***** Data section *****

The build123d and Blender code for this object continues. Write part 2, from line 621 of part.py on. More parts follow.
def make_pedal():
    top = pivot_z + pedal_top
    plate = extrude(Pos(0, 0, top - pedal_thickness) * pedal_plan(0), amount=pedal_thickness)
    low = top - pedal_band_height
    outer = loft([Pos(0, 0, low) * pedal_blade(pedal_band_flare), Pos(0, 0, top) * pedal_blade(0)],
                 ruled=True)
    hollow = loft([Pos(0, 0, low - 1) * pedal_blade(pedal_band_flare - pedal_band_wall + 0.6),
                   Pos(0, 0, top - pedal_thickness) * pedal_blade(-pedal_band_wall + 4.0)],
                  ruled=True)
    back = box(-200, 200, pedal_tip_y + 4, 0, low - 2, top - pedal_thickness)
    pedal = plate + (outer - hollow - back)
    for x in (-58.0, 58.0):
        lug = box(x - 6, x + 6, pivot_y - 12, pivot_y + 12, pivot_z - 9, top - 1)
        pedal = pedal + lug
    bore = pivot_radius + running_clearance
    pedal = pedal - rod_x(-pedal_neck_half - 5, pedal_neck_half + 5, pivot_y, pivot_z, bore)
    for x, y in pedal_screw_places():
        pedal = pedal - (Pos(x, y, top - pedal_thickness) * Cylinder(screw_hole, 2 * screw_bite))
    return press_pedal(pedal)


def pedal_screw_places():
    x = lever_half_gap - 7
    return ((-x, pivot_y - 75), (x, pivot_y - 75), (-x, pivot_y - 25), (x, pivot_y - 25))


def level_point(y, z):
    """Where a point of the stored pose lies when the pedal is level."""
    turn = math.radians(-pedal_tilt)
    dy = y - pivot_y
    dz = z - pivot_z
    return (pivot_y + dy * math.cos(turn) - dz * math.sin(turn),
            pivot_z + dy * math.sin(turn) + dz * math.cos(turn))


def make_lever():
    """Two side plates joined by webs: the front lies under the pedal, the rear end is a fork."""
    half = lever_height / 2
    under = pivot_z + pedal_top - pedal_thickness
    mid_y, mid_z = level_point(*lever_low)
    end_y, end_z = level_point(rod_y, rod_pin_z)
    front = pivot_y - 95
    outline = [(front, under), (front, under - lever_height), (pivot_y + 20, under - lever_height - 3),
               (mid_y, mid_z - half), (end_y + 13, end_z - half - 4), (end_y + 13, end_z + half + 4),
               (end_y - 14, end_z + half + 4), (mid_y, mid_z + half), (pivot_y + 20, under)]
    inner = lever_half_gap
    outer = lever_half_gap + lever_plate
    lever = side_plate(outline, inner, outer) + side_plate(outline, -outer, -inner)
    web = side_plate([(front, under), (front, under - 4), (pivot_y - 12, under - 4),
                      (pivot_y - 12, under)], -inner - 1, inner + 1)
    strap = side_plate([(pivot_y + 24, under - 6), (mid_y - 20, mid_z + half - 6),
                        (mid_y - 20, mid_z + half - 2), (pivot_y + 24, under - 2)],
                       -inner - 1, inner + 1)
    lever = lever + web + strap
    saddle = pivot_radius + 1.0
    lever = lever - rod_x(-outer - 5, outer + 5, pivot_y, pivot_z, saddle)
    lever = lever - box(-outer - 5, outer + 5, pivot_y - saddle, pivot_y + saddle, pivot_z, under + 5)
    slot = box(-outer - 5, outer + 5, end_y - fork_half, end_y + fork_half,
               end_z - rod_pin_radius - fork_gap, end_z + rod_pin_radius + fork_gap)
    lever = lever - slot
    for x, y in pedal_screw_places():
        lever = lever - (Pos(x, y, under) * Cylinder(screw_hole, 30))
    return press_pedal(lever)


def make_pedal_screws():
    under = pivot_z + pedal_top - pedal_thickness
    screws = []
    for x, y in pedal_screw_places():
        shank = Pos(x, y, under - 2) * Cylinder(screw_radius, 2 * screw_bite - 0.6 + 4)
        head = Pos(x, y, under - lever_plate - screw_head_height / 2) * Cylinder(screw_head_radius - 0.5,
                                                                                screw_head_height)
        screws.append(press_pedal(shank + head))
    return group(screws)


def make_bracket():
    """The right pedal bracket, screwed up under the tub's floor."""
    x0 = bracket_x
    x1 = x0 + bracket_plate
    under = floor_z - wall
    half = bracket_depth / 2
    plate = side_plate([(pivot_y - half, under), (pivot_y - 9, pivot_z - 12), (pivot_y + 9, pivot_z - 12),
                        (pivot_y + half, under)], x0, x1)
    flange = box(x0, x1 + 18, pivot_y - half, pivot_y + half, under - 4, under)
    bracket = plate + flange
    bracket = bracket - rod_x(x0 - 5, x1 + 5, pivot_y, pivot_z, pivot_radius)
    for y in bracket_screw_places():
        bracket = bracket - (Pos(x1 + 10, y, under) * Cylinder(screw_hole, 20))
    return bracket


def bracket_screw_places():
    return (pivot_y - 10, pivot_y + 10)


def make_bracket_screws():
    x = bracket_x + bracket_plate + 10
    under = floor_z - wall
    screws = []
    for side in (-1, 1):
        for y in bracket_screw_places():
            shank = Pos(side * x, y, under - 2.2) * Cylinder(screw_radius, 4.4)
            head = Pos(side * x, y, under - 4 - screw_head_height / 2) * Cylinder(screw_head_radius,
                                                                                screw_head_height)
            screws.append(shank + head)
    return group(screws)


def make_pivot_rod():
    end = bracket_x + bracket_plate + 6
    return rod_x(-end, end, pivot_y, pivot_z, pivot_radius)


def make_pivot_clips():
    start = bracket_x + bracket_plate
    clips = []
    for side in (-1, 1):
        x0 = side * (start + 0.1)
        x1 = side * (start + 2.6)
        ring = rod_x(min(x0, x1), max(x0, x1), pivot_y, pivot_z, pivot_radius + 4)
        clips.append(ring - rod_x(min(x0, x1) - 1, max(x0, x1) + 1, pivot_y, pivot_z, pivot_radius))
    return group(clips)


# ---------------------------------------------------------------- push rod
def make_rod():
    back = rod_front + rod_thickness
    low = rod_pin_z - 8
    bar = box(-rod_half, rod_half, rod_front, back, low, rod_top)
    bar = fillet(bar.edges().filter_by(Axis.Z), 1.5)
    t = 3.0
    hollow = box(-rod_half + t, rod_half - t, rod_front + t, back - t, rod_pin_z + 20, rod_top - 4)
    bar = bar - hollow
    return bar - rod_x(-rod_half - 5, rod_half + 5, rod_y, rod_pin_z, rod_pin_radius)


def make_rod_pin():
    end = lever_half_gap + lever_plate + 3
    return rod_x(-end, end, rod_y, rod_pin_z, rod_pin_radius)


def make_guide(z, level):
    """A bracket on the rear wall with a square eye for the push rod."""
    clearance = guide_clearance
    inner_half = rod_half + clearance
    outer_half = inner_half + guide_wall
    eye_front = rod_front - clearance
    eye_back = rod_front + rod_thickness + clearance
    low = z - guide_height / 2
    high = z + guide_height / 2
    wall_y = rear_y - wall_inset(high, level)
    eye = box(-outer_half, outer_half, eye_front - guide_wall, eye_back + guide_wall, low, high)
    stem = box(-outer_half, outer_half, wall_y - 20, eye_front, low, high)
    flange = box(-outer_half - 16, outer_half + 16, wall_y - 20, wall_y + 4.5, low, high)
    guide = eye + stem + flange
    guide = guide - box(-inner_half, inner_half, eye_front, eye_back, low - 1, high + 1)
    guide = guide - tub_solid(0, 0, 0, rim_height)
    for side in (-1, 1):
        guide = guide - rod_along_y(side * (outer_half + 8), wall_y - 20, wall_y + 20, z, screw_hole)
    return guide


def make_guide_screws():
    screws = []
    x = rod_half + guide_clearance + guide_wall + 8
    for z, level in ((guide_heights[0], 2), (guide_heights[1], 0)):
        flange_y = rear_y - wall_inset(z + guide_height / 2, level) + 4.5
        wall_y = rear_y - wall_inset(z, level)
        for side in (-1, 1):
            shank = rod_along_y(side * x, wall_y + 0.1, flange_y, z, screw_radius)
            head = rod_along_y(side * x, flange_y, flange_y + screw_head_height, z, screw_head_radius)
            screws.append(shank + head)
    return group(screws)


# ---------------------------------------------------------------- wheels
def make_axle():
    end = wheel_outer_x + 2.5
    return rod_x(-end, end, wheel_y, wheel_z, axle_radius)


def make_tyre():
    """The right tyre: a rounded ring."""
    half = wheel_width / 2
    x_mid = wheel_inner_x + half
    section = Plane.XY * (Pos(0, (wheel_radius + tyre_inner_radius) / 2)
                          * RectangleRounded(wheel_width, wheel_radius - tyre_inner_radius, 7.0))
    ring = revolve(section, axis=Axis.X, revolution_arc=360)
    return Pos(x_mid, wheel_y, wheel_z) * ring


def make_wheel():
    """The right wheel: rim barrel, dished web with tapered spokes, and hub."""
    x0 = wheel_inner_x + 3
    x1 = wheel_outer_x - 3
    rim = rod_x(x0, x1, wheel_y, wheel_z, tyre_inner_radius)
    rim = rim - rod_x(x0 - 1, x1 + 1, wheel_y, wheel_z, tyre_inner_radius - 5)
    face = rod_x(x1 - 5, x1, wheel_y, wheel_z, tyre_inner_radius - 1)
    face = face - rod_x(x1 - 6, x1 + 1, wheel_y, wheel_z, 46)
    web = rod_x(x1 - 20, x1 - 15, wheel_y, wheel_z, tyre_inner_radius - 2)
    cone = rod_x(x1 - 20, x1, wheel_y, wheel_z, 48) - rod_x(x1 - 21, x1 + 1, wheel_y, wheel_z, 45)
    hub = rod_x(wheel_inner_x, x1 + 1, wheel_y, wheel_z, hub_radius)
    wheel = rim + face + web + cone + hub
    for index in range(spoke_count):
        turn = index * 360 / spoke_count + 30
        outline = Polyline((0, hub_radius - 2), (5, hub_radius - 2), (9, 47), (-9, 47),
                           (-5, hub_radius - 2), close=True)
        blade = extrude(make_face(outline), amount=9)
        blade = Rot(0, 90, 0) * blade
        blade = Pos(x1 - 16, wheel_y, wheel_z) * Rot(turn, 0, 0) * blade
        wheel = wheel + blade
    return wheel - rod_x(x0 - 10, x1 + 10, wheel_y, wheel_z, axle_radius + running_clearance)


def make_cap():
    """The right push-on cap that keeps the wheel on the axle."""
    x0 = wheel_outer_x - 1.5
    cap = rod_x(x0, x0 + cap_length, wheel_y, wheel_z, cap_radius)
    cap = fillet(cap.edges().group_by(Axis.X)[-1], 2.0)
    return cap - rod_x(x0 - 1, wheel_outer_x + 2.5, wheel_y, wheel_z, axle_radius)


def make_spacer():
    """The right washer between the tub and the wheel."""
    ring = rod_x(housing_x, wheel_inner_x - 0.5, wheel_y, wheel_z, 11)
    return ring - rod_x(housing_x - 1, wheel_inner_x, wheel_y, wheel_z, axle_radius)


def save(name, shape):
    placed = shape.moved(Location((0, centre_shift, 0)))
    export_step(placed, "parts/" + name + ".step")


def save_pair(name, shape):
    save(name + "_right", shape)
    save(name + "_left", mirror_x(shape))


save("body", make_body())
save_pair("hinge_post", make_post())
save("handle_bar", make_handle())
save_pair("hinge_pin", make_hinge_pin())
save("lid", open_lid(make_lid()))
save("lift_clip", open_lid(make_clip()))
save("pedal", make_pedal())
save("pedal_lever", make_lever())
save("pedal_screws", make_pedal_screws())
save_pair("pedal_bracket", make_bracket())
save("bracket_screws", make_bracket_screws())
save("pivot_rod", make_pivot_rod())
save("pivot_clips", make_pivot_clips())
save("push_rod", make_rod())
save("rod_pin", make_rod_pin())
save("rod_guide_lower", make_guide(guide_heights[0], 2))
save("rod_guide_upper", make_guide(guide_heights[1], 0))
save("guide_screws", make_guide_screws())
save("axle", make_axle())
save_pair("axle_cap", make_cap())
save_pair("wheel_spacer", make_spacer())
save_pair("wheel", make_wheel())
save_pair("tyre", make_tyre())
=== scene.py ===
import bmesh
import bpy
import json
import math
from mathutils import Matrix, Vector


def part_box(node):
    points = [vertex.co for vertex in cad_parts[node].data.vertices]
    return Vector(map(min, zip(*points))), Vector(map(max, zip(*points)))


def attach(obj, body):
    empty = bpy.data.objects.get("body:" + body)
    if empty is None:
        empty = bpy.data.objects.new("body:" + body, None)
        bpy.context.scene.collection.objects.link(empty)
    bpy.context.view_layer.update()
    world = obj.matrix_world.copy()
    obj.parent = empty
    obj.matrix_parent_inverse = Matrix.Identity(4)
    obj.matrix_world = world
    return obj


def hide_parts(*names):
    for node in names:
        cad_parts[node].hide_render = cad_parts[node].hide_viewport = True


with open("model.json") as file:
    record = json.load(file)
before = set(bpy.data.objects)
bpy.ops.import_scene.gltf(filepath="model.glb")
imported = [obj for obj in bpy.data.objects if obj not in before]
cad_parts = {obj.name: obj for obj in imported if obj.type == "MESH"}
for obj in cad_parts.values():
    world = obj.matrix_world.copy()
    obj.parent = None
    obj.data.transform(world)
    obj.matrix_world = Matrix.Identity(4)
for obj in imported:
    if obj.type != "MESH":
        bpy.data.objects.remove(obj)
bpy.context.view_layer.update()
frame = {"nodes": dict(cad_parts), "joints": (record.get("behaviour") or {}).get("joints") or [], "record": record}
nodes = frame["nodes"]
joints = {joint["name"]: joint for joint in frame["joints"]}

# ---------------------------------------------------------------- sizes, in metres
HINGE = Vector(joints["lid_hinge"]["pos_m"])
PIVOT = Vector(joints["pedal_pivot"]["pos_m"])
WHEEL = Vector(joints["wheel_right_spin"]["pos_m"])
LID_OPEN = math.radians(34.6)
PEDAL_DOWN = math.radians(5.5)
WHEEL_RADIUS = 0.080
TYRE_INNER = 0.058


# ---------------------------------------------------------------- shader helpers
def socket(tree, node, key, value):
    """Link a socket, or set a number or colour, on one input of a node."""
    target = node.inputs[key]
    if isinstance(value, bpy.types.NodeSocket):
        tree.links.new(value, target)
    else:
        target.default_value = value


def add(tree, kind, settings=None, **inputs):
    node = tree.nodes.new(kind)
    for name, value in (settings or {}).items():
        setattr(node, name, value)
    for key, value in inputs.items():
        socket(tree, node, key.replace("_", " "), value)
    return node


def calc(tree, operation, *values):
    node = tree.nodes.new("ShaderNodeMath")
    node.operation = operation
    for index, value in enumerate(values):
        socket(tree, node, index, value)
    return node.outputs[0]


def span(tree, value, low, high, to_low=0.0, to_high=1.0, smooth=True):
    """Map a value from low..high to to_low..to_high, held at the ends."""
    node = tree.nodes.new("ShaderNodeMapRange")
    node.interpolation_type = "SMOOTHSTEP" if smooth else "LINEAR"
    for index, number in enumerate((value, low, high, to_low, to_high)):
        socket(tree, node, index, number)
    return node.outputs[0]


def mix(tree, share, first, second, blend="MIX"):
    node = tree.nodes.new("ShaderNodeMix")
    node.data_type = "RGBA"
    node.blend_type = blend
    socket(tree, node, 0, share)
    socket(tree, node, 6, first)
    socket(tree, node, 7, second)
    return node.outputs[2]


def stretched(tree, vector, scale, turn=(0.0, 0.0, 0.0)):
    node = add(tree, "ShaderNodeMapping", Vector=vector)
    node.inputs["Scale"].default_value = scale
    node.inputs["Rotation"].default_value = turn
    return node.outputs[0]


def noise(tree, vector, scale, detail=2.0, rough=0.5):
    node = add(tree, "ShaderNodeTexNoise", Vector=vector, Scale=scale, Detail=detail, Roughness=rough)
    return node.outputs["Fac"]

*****

# [What the exercise asks]
Quote verbatim the opening lines of the listing above, ending with the line where "return ((-x, pivot_y" appears; include both endpoints and nothing more.

# [Correct output]
The build123d and Blender code for this object continues. Write part 2, from line 621 of part.py on. More parts follow.
def make_pedal():
    top = pivot_z + pedal_top
    plate = extrude(Pos(0, 0, top - pedal_thickness) * pedal_plan(0), amount=pedal_thickness)
    low = top - pedal_band_height
    outer = loft([Pos(0, 0, low) * pedal_blade(pedal_band_flare), Pos(0, 0, top) * pedal_blade(0)],
                 ruled=True)
    hollow = loft([Pos(0, 0, low - 1) * pedal_blade(pedal_band_flare - pedal_band_wall + 0.6),
                   Pos(0, 0, top - pedal_thickness) * pedal_blade(-pedal_band_wall + 4.0)],
                  ruled=True)
    back = box(-200, 200, pedal_tip_y + 4, 0, low - 2, top - pedal_thickness)
    pedal = plate + (outer - hollow - back)
    for x in (-58.0, 58.0):
        lug = box(x - 6, x + 6, pivot_y - 12, pivot_y + 12, pivot_z - 9, top - 1)
        pedal = pedal + lug
    bore = pivot_radius + running_clearance
    pedal = pedal - rod_x(-pedal_neck_half - 5, pedal_neck_half + 5, pivot_y, pivot_z, bore)
    for x, y in pedal_screw_places():
        pedal = pedal - (Pos(x, y, top - pedal_thickness) * Cylinder(screw_hole, 2 * screw_bite))
    return press_pedal(pedal)


def pedal_screw_places():
    x = lever_half_gap - 7
    return ((-x, pivot_y - 75), (x, pivot_y - 75), (-x, pivot_y - 25), (x, pivot_y - 25))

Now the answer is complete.